Three weeks later, Stupak was involved in a horrible motorcycle accident when his Harley Davidson collided with a car on Rancho Drive. His 19-year-old son, Nevada, suffered a broken leg. Bob Stupak nearly died. He broke every bone in his face.

In 1996, mayor Jan Jones declared him “Mr. Las Vegas.”

He also appeared on Ripley’s Believe it or Not, playing poker against a computer programmed by Mike Caro. He won the quarter-million dollar challenge.

Stupak and the WSOP

Stupak was a poker champion. In 1989, he won the $5,000 no-limit deuce-to-7 event, and appeared on a good number of WSOP broadcasts. His busted-up face, huge slightly-shaded glasses and totally weird comments made him a favorite.

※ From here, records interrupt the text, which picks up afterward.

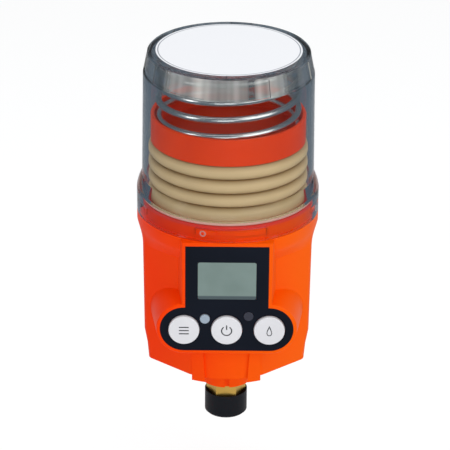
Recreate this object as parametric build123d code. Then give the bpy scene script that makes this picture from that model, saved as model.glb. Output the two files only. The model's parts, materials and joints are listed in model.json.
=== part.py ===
"""Automatic lubricator: a spring-loaded grease bellows under a clear cover, on a motor-driven pump.

Millimetres. +Z is up and the keypad faces -Y. The origin is on the outlet's axis, at its hexagon's seat.
Angles called front angles are in degrees from the front, towards +X.
"""

from build123d import *

import os
from math import acos, cos, pi, radians, sin, tan

# Outlet: hexagon, thread and cap
HEX_ACROSS_FLATS = 19.0
HEX_HEIGHT = 9.5
THREAD_R = 6.58
THREAD_LENGTH = 10.0
THREAD_CHAMFER = 0.8
OUTLET_BORE_R = 1.5
SHANK_R = 7.0
SHANK_LENGTH = 10.5
SHANK_FIT = 0.05
CAP_WALL = 0.75
CAP_FLOOR = 1.2
CAP_OVERLAP = 2.05
CAP_CHAMFER = 1.0
CAP_FIT = 0.06
CAP_FLOOR_GAP = 0.3

# Housing: eight-sided in plan with two narrower steps, and round at its rim, which sets the other radii
RIM_R = 49.0
RIM_HEIGHT = 5.5
RIM_STEP = 2.0
COLLAR_Z = 106.5
COLLAR_INSET = 0.5
SHOULDER_DROP = 8.0
FLANK_TILT = 40.0
FLANK_INSET = 6.0
FRONT_INSET = 8.5
SIDE_TOP_INSET = 3.6
SIDE_STEP_INSET = 4.2
SIDE_UNDER_STEP_INSET = 5.8
SIDE_BOTTOM_INSET = 6.6
EDGE_ROUNDING = 5.0
BOTTOM_Z = 31.5
UNDER_STEP_RISE = 8.5
STEP_RISE = 8.0
WALL = 2.6
FLOOR = 3.0
BOSS_R = 14.2
BOSS_WALL = 2.6
BOSS_END = 2.5
BOSS_NOTCH_X = 0.6
BOSS_NOTCH_WIDTH = 2.4
BOSS_NOTCH_DEPTH = 1.3
BOSS_NOTCH_HEIGHT = 13.0

# Neck that the cover turns on, with the ledge that carries the deck
NECK_GAP = 0.6
NECK_HEIGHT = 6.5
NECK_WALL = 3.7
LEDGE_WIDTH = 4.9
LEDGE_DROP = 2.0
LUG_REACH = 1.7
LUG_ANGLE = -11.8
LUG_SPAN = 7.6
LUG_DROP = 2.8
LUG_HEIGHT = 2.7
LUG_COUNT = 4

# Apron under the keypad
APRON_HALF_WIDTH = 18.5
APRON_INSET = 4.0
APRON_DROP = 2.7
APRON_DEPTH = 8.0
APRON_RECESS = 1.5
APRON_RECESS_TOP = 13.5
APRON_RECESS_BOTTOM = 11.4
APRON_RECESS_DROP = 0.7

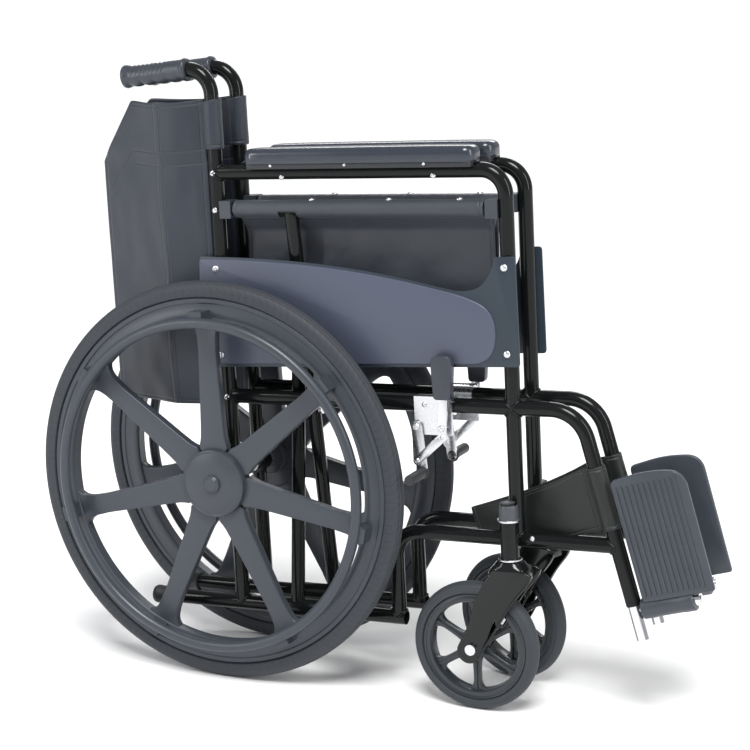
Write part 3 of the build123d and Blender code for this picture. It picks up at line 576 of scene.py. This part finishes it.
WHEEL = at(0.0, -0.094, 0.305) @ OUTWARD
wheel_plastic = finish("wheel_nylon", (0.038, 0.045, 0.057), 0.36, shade=0.10, drift=0.16,
                       grain=0.0009, depth=0.16)
rim_side = [(0.2470, 0.0080), (0.2485, 0.0103), (0.2510, 0.0110), (0.2600, 0.0110), (0.2620, 0.0098),
            (0.2715, 0.0098), (0.2735, 0.0112), (0.2790, 0.0112), (0.2812, 0.0094)]
band = turned(rim_side + [(r, -z) for r, z in rim_side[::-1]] + [rim_side[0]], 168)
hub = turned([(0.0, 0.0225), (0.0095, 0.0225), (0.0105, 0.0216), (0.0120, 0.0216), (0.0132, 0.0204),
              (0.0136, 0.0168), (0.0200, 0.0163), (0.0455, 0.0160), (0.0466, 0.0153), (0.0478, 0.0153),
              (0.0490, 0.0161), (0.0508, 0.0152), (0.0516, 0.0130), (0.0516, -0.0090), (0.0490, -0.0120),
              (0.0275, -0.0122), (0.0270, -0.0215), (0.0255, -0.0230), (0.0063, -0.0230),
              (0.0063, 0.0050), (0.0, 0.0050)], 96)
arms = spoke_ring([(0.045, 0.030), (0.050, 0.0265), (0.055, 0.0240), (0.062, 0.0217), (0.070, 0.0202),
                   (0.085, 0.0192), (0.100, 0.0186), (0.150, 0.0166), (0.200, 0.0148), (0.222, 0.0156),
                   (0.232, 0.0174), (0.238, 0.0198), (0.242, 0.0232), (0.2455, 0.0285),
                   (0.2480, 0.0350), (0.2500, 0.0420)], 7, 0.015, 0.0026)
fit(moved(joined(band, hub, arms), WHEEL), "rear_wheel", "wheel", wheel_plastic,
    instead=("rear_rim",), sharp=32)
dress(both("handrim"), wheel_plastic)
dress(both("rear_axle"), bright_zinc)


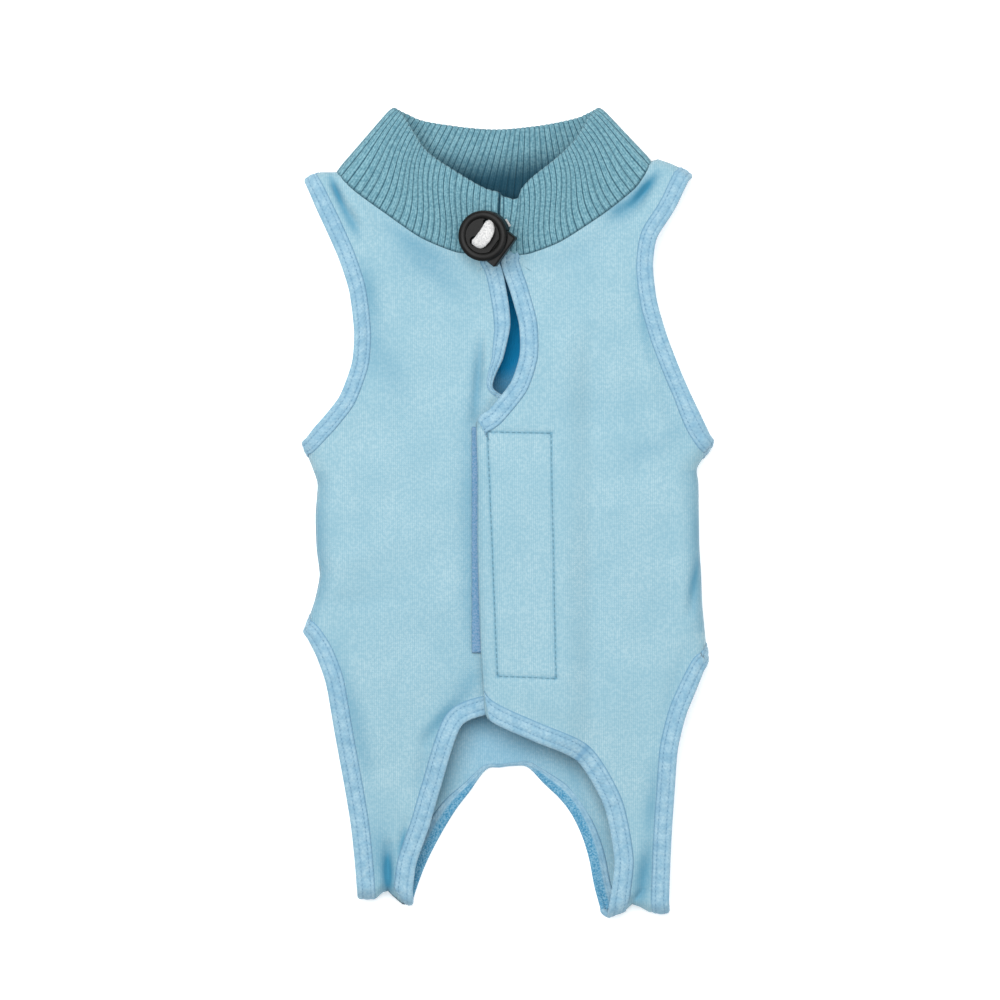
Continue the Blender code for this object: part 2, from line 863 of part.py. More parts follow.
def outlineSolid(name, outline, height, material, collection):
    """Flat outline given a thickness, centred on its own plane."""
    curve = bpy.data.curves.new(name, "CURVE")
    curve.dimensions = "2D"
    curve.fill_mode = "BOTH"
    curve.extrude = height / 2
    spline = curve.splines.new("POLY")
    spline.points.add(len(outline) - 1)
    for point, (x, y) in zip(spline.points, outline):
        point.co = (x, y, 0, 1)
    spline.use_cyclic_u = True
    return meshFromCurve(name, curve, material, collection)


def plungerOutline(centre, radius, halfWide, back):
    """Tongue with a round front, its arc about a centre on the push axis."""
    arc = math.asin(halfWide / radius)
    outline = [(back, -halfWide)]
    for index in range(arcSides + 1):
        angle = -arc + 2 * arc * index / arcSides
        outline.append((centre + radius * math.cos(angle), radius * math.sin(angle)))
    outline.append((back, halfWide))
    return outline


def cutAway(target, cutter):
    cutter.hide_render = True
    cutter.display_type = "WIRE"
    cut = target.modifiers.new("Cut", "BOOLEAN")
    cut.operation = "DIFFERENCE"
    cut.solver = "EXACT"
    cut.object = cutter


def slottedOutline(length, radius):
    """Long hole's outline along the push axis, both ends round."""
    outline = []
    for index in range(arcSides + 1):
        angle = -math.pi / 2 + math.pi * index / arcSides
        outline.append((radius * math.cos(angle), radius * math.sin(angle)))
    for index in range(arcSides + 1):
        angle = math.pi / 2 + math.pi * index / arcSides
        outline.append((-length + radius * math.cos(angle), radius * math.sin(angle)))
    return outline


def lockMatrix():
    """Place of the cord lock: its own X is the push axis, its own Z its thickness."""
    x = placeX(lockPlace[0])
    y = placeY(lockPlace[1])
    cloth = surfacePoint(x, y, 1).z + collarWall / 2
    lean = Matrix.Rotation(-lockTilt, 4, "Y")
    turn = Matrix.Rotation(lockTurn, 4, "Z")
    height = cloth + lockClear + lockThickness / 2
    return Matrix.Translation((x, y, height)) @ lean @ turn


def makeLock(plastic, white, parts, cutters):
    """Two-hole cord lock: round housing, sliding plunger and the cord through both holes."""
    place = lockMatrix()
    radius = lockDiameter / 2
    holder = bpy.data.objects.new("cord_lock_place", None)
    parts.objects.link(holder)
    holder.matrix_world = place

    bpy.ops.mesh.primitive_cylinder_add(vertices=lockSides, radius=radius, depth=lockThickness)
    housing = bpy.context.object
    housing.name = "cord_lock_housing"
    housing.data.materials.append(plastic)
    moveTo(housing, parts)
    rounding = housing.modifiers.new("Rounded rim", "BEVEL")
    rounding.width = lockEdge
    rounding.segments = 2
    rounding.limit_method = "ANGLE"
    rounding.angle_limit = bevelAngle

    bpy.ops.mesh.primitive_cube_add(size=1, location=(-radius - lockFlat, 0, 0))
    flatCut = bpy.context.object
    flatCut.name = "cut_flat_side"
    flatCut.scale = (2 * radius, 3 * radius, 2 * lockThickness)
    moveTo(flatCut, cutters)
    slot = outlineSolid("cut_slot", plungerOutline(0, radius - lockWall,
                        plungerWidth / 2 + plungerClear, -2 * radius),
                        plungerHeight + 2 * plungerClear, plastic, cutters)
    cuts = [flatCut, slot]
    for sign in (1, -1):
        aside = holeAside + sign * holeSpread / 2
        bpy.ops.mesh.primitive_cylinder_add(vertices=holeSides, radius=cordHole / 2,
                                            depth=2 * lockThickness,
                                            location=(holeForward, aside, 0))
        hole = bpy.context.object
        hole.name = "cut_hole_upper" if sign > 0 else "cut_hole_lower"
        moveTo(hole, cutters)
        cuts.append(hole)
    for cutter in cuts:
        cutter.matrix_world = place @ cutter.matrix_basis
        cutAway(housing, cutter)
    housing.parent = holder

    front = radius - lockWall - plungerClear
    plunger = outlineSolid("cord_lock_plunger",
                           plungerOutline(-plungerTravel, front, plungerWidth / 2, -plungerReach),
                           plungerHeight, plastic, parts)
    edges = plunger.modifiers.new("Soft edges", "BEVEL")
    edges.width = plungerEdge
    edges.segments = 1
    edges.limit_method = "ANGLE"
    edges.angle_limit = bevelAngle
    for sign in (1, -1):
        aside = holeAside + sign * holeSpread / 2
        name = "cut_way_upper" if sign > 0 else "cut_way_lower"
        way = outlineSolid(name, slottedOutline(plungerTravel, cordHole / 2),
                           2 * lockThickness, plastic, cutters)
        way.matrix_world = place @ Matrix.Translation((holeForward, aside, 0))
        cutAway(plunger, way)
    plunger.parent = holder
    for piece in (housing, plunger):
        piece.data.shade_smooth()
        piece.data.set_sharp_from_angle(angle=smoothAngle)
    makeCord(place, white, parts)


def moveTo(thing, collection):
    for holder in list(thing.users_collection):
        holder.objects.unlink(thing)
    collection.objects.link(thing)


def makeCord(place, white, parts):
    """Elastic cord from the collar's front through one hole, over the face and down again."""
    half = lockThickness / 2
    radius = cordDiameter / 2
    upper = holeAside + holeSpread / 2
    lower = holeAside - holeSpread / 2
    startX = placeX(cordStart[0])
    startY = placeY(cordStart[1])
    cloth = surfacePoint(startX, startY, 1).z + collarWall / 2 + seamGap + radius
    start = Vector((startX, startY, cloth))
    below = -half - cordDiameter * cordUnder
    under = place @ Vector((holeForward, upper, below))
    route = [start, start.lerp(under, 0.5)]
    for height in (below, -half * cordInside, half * cordInside):
        route.append(place @ Vector((holeForward, upper, height)))
    for index in range(cordTurns + 1):
        angle = math.pi * index / cordTurns
        aside = holeAside + holeSpread / 2 * math.cos(angle)
        rise = half + cordLoopHeight * math.sin(angle)
        route.append(place @ Vector((holeForward - cordLoopBow * math.sin(angle), aside, rise)))
    for height in (half * cordInside, -half * cordInside, -half - cordDiameter * cordEnd):
        route.append(place @ Vector((holeForward, lower, height)))
    curve = bpy.data.curves.new("drawcord", "CURVE")
    curve.dimensions = "3D"
    curve.bevel_depth = radius
    curve.bevel_resolution = 2
    curve.use_fill_caps = True
    spline = curve.splines.new("POLY")
    spline.points.add(len(route) - 1)
    for point, spot in zip(spline.points, route):
        point.co = (*spot, 1)
    return meshFromCurve("drawcord", curve, white, parts)


def centreOnFloor(parts):
    """Move the whole suit so that its box is centred over the origin and rests at zero."""
    bpy.context.view_layer.update()
    graph = bpy.context.evaluated_depsgraph_get()
    corners = []
    for piece in parts.objects:
        if piece.type == "MESH":
            solid = piece.evaluated_get(graph).to_mesh()
            corners.extend(piece.matrix_world @ vertex.co for vertex in solid.vertices)
            piece.evaluated_get(graph).to_mesh_clear()
    low = [min(corner[axis] for corner in corners) for axis in range(3)]
    high = [max(corner[axis] for corner in corners) for axis in range(3)]
    shift = Matrix.Translation((-(low[0] + high[0]) / 2, -(low[1] + high[1]) / 2, -low[2]))
    for thing in bpy.data.objects:
        if thing.parent is None:
            thing.matrix_world = shift @ thing.matrix_world


def build():
    for thing in list(bpy.data.objects):
        bpy.data.objects.remove(thing, do_unlink=True)
    parts = makeCollection(partName)
    cutters = makeCollection("cutters")
    jersey = makeMaterial("jersey", (0.33, 0.64, 0.75), 0.9)
    bindingCloth = makeMaterial("binding", (0.36, 0.62, 0.78), 0.9)
    ribKnit = makeMaterial("rib_knit", (0.18, 0.42, 0.52), 0.95)
    tapeCloth = makeMaterial("tape", (0.45, 0.55, 0.80), 0.95)
    blackPlastic = makeMaterial("black_plastic", (0.02, 0.02, 0.022), 0.4)
    cordWhite = makeMaterial("white_cord", (0.85, 0.85, 0.85), 0.8)

    paths = {}
    for side, column, sign in (("left", 0, 1), ("right", 2, -1)):
        paths[side + "_arm"] = EdgePath(frontBackLoop(stepsBetween(0, armTip), column), True, sign)
        paths[side + "_leg"] = EdgePath(frontBackLoop(stepsBetween(legTip, legEnd), column),
                                        True, sign)
    paths["keyhole_left"] = keyholeLoop(4, underlapTop, -1, False)
    paths["keyhole_right"] = keyholeLoop(6, flapTop, 1, True)
    paths["crotch"] = crotchLoop()

    reach = bindingWidth + seamGap
    crotch = paths["crotch"]
    crotchCount = len(stepsBetween(flapBottom, legEnd))
    leftCrotch = [flat(crotch.offset(index, reach)) for index in range(crotchCount)]
    last = len(crotch.points) - 1
    rightCrotch = [flat(crotch.offset(last - index, reach)) for index in range(crotchCount)]

    leftEdge = outerClothEdge(0, paths["left_arm"], paths["left_leg"])
    rightEdge = outerClothEdge(2, paths["right_arm"], paths["right_leg"])
    leftInner = innerClothEdge(4, paths["keyhole_left"], underlapTop, leftCrotch)
    rightInner = innerClothEdge(6, paths["keyhole_right"], flapTop, rightCrotch)

    backPanel(leftEdge, rightEdge, crotch, jersey, parts)
    frontPanel("front_left_panel", leftEdge, leftInner, False, jersey, parts)
    frontPanel("front_right_panel", rightEdge, rightInner, True, jersey, parts)
    makeBinding("left_armhole_binding", paths["left_arm"], bindingCloth, parts)
    makeBinding("right_armhole_binding", paths["right_arm"], bindingCloth, parts)
    makeBinding("left_leg_binding", paths["left_leg"], bindingCloth, parts)
    makeBinding("right_leg_binding", paths["right_leg"], bindingCloth, parts)
    makeBinding("keyhole_left_binding", paths["keyhole_left"], bindingCloth, parts)
    makeBinding("keyhole_right_binding", paths["keyhole_right"], bindingCloth, parts)
    makeBinding("crotch_binding", crotch, bindingCloth, parts)
    tapeRise = clothThickness / 2 + seamGap + tapeThickness / 2
    makeTape("loop_tape", loopTapeArea, tapeRise, False, tapeCloth, parts)
    makeTape("hook_tape", hookTapeArea, -tapeRise, True, tapeCloth, parts)
    makeCollar(ribKnit, parts)
    makeLock(blackPlastic, cordWhite, parts, cutters)
    centreOnFloor(parts)


build()
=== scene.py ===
import math

import bpy
import numpy as np
from mathutils import Matrix, Vector


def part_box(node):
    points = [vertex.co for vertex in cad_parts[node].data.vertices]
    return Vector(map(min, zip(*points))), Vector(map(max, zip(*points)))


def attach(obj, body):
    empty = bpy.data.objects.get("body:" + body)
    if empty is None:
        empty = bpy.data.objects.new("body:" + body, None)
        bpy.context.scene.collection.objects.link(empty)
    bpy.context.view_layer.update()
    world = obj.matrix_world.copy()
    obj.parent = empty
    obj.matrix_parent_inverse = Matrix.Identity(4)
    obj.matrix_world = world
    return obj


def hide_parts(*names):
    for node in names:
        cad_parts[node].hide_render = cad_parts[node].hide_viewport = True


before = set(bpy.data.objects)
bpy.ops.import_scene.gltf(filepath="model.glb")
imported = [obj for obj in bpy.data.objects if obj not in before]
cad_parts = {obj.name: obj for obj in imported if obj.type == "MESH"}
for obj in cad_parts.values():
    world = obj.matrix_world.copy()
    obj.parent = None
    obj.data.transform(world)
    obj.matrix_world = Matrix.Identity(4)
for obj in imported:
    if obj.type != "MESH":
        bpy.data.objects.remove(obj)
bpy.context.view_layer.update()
print("frame loaded")

# sizes of the lying suit, the same as in the CAD source
suit = {
    "length": 0.340,
    "halfWidth": 0.0855,
    "puff": 0.0140,
    "sideRound": 0.0090,
    "endRound": 0.0050,
    "cloth": 0.0012,
    "tape": 0.0008,
    "gap": 0.0003,
    "grid": 0.00085,
    "backGrid": 0.00115,
    "edgeStep": 0.0008,
    "leanReach": 0.012,
    "tuck": 0.0009,
    "backLift": 0.0007,
    "shiftAlong": 0.00048,
}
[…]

He made five WSOP final tables and cashed eight times for more than $232,000. He also cashed 11 times in World Poker Tour events, and made the final table of the 2003 L.A. Poker Classic, finishing sixth, for more than $336,000.

His final cash came in April of 2008 when he finished 91st at the WPT Championship. He was fighting leukemia at the time. Even before his close brush with death in 1995, Stupak’s “seize the day” attitude was apparent.

Again, from the introduction to his Yes You Can WIN!

“In the game of life, the house edge is called time. In whatever we do, nature charges us for doing it in the currency of time. So we must take advantage of every moment."

“Every moment in life is so very precious.”

“You only get a fling at life for a while, then the house collects. We must get all our thrills and all our experiences while we have the opportunity. We have to go for it now! And only by taking advantage of time in this way can we get the best of it – win or lose.”

Stupak died Sept. 25, 2009. He was 67.